• _CHALLENGE_
Pull out every line containing the string "from".

[begin RECORDS FOR THIS TASK]

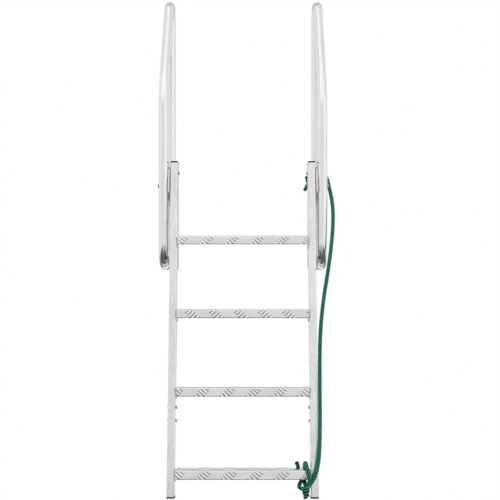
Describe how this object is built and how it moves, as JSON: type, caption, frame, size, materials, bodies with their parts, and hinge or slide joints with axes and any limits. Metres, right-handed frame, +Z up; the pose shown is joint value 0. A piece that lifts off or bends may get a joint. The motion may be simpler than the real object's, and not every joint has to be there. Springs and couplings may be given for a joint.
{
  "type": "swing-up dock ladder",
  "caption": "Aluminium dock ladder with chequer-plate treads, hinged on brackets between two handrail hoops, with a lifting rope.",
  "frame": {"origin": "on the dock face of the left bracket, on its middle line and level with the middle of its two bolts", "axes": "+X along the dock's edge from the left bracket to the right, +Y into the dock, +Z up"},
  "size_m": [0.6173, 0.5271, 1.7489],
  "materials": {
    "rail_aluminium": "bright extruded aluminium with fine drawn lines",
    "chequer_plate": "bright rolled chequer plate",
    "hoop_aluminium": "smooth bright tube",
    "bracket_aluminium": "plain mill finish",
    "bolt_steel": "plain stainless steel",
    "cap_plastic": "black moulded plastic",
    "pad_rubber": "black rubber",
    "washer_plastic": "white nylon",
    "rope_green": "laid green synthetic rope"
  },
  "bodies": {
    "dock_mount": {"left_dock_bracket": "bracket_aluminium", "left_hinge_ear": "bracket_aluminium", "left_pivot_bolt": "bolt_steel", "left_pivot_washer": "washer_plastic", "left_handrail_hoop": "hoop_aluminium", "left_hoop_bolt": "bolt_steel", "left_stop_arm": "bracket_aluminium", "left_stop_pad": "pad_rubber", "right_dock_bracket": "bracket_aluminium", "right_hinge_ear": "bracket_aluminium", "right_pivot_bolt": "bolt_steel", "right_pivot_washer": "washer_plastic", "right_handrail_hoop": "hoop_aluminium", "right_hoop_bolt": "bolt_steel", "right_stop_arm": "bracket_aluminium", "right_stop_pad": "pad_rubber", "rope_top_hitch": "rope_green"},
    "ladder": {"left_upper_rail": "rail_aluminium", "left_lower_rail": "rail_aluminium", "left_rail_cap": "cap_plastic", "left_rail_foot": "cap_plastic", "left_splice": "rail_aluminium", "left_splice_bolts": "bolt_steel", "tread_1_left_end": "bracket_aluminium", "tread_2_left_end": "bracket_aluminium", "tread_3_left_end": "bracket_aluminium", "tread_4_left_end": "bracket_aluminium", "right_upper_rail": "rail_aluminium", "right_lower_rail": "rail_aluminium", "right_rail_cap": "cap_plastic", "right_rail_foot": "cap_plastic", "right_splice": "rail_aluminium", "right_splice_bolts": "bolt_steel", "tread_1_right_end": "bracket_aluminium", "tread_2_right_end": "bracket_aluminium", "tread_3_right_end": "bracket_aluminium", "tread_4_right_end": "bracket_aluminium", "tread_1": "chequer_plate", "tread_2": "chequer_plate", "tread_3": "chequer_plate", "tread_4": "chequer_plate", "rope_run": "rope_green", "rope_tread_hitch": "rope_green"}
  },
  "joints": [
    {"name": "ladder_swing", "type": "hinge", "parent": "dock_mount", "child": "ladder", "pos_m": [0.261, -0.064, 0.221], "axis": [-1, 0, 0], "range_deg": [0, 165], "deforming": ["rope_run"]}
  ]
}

[end RECORDS FOR THIS TASK]
[begin RECORDS FOR THIS TASK]

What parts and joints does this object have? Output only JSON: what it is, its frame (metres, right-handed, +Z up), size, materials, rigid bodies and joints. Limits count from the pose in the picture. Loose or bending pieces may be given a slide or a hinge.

[end RECORDS FOR THIS TASK]

• _SOLUTION FOR THIS TASK_
  "frame": {"origin": "on the dock face of the left bracket, on its middle line and level with the middle of its two bolts", "axes": "+X along the dock's edge from the left bracket to the right, +Y into the dock, +Z up"},
What parts and joints does this object have? Output only JSON: what it is, its frame (metres, right-handed, +Z up), size, materials, rigid bodies and joints. Limits count from the pose in the picture. Loose or bending pieces may be given a slide or a hinge.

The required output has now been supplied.